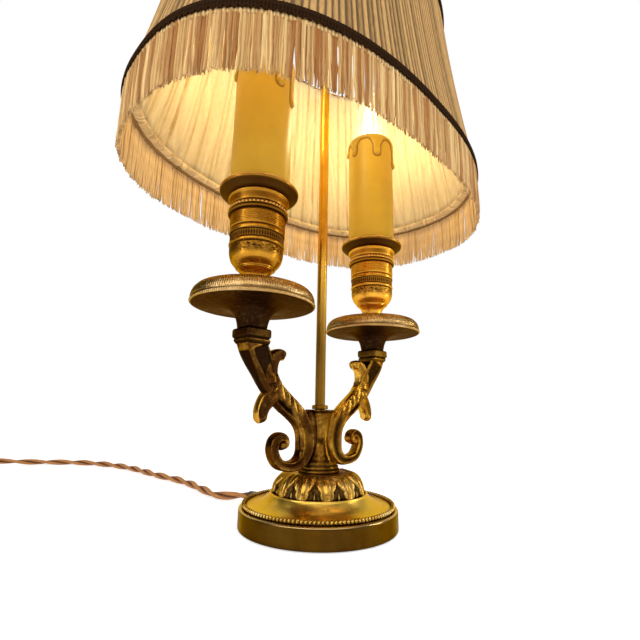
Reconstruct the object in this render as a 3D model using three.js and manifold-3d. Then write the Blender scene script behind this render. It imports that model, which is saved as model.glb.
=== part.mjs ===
// A two-light table lamp of the bouillotte kind: a turned brass base with a leaf dome,
// a waisted column, two scrolled arms with drip dishes and candle cups, and a rod that
// carries a pleated oval shade on a sliding collar.
// Millimetres, +Z up. The origin is the middle of the base's underside, the arms lie
// along X, and the cord leaves the back of the base along +Y.
import * as THREE from 'three';
import { mergeVertices, toCreasedNormals } from 'three/addons/utils/BufferGeometryUtils.js';
import Module from 'manifold-3d';

const wasm = await Module();
wasm.setup();

// Running clearance left between pieces that touch
const CLEAR = 0.3;

// Base: drum, bead row, hollow moulding and leaf dome
const FELT_THICKNESS = 1.2;
const DRUM_RADIUS = 53.7;
const DRUM_HEIGHT = 13.1;
const DRUM_WALL = 2.5;
const DRUM_FOOT_GAP = 0.4;
const BEAD_ROW_WIDTH = 2.4;
const BEAD_ROW_HEIGHT = 2.8;
const BEAD_ROW_INSET = 1.3;
const MOULDING_HEIGHT = 8.6;
const MOULDING_LIP_RADIUS = 34.1;
const MOULDING_LEDGE = 2.9;
const DOME_HEIGHT = 15.2;
const DOME_LEAVES = 12;
const DOME_WALL = 3.6;
const CORE_HOLE_RADIUS = 11;

// Column and rod
const COLUMN_HEIGHT = 41.6;
const COLUMN_FOOT_RADIUS = 14.6;
const COLUMN_WAIST_RADIUS = 5.9;
const COLUMN_TOP_RADIUS = 10.6;
const ROD_RADIUS = 3.6;
const ROD_TOP = 468;
const FOOT_NUT_RADIUS = 5.7;
const FOOT_NUT_HEIGHT = 2.9;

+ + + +

Repeat every line of the material exactly as given.

=== Worked solution ===
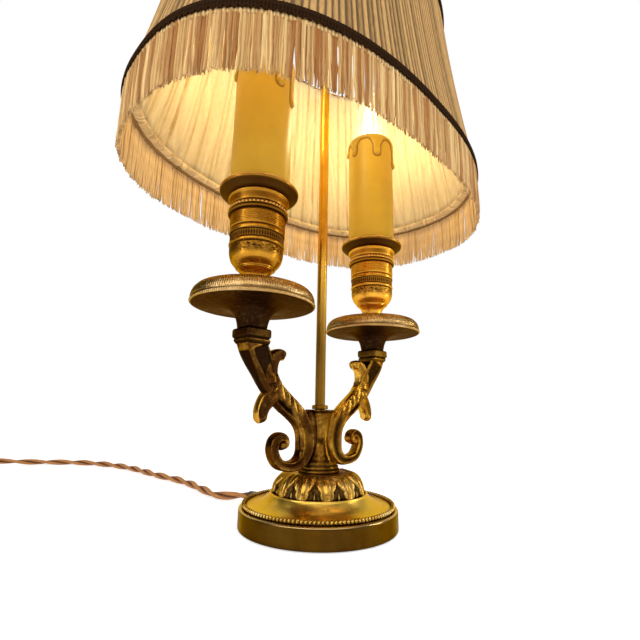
Reconstruct the object in this render as a 3D model using three.js and manifold-3d. Then write the Blender scene script behind this render. It imports that model, which is saved as model.glb.
=== part.mjs ===
// A two-light table lamp of the bouillotte kind: a turned brass base with a leaf dome,
// a waisted column, two scrolled arms with drip dishes and candle cups, and a rod that
// carries a pleated oval shade on a sliding collar.
// Millimetres, +Z up. The origin is the middle of the base's underside, the arms lie
// along X, and the cord leaves the back of the base along +Y.
import * as THREE from 'three';
import { mergeVertices, toCreasedNormals } from 'three/addons/utils/BufferGeometryUtils.js';
import Module from 'manifold-3d';

const wasm = await Module();
wasm.setup();

// Running clearance left between pieces that touch
const CLEAR = 0.3;

// Base: drum, bead row, hollow moulding and leaf dome
const FELT_THICKNESS = 1.2;
const DRUM_RADIUS = 53.7;
const DRUM_HEIGHT = 13.1;
const DRUM_WALL = 2.5;
const DRUM_FOOT_GAP = 0.4;
const BEAD_ROW_WIDTH = 2.4;
const BEAD_ROW_HEIGHT = 2.8;
const BEAD_ROW_INSET = 1.3;
const MOULDING_HEIGHT = 8.6;
const MOULDING_LIP_RADIUS = 34.1;
const MOULDING_LEDGE = 2.9;
const DOME_HEIGHT = 15.2;
const DOME_LEAVES = 12;
const DOME_WALL = 3.6;
const CORE_HOLE_RADIUS = 11;

// Column and rod
const COLUMN_HEIGHT = 41.6;
const COLUMN_FOOT_RADIUS = 14.6;
const COLUMN_WAIST_RADIUS = 5.9;
const COLUMN_TOP_RADIUS = 10.6;
const ROD_RADIUS = 3.6;
const ROD_TOP = 468;
const FOOT_NUT_RADIUS = 5.7;
const FOOT_NUT_HEIGHT = 2.9;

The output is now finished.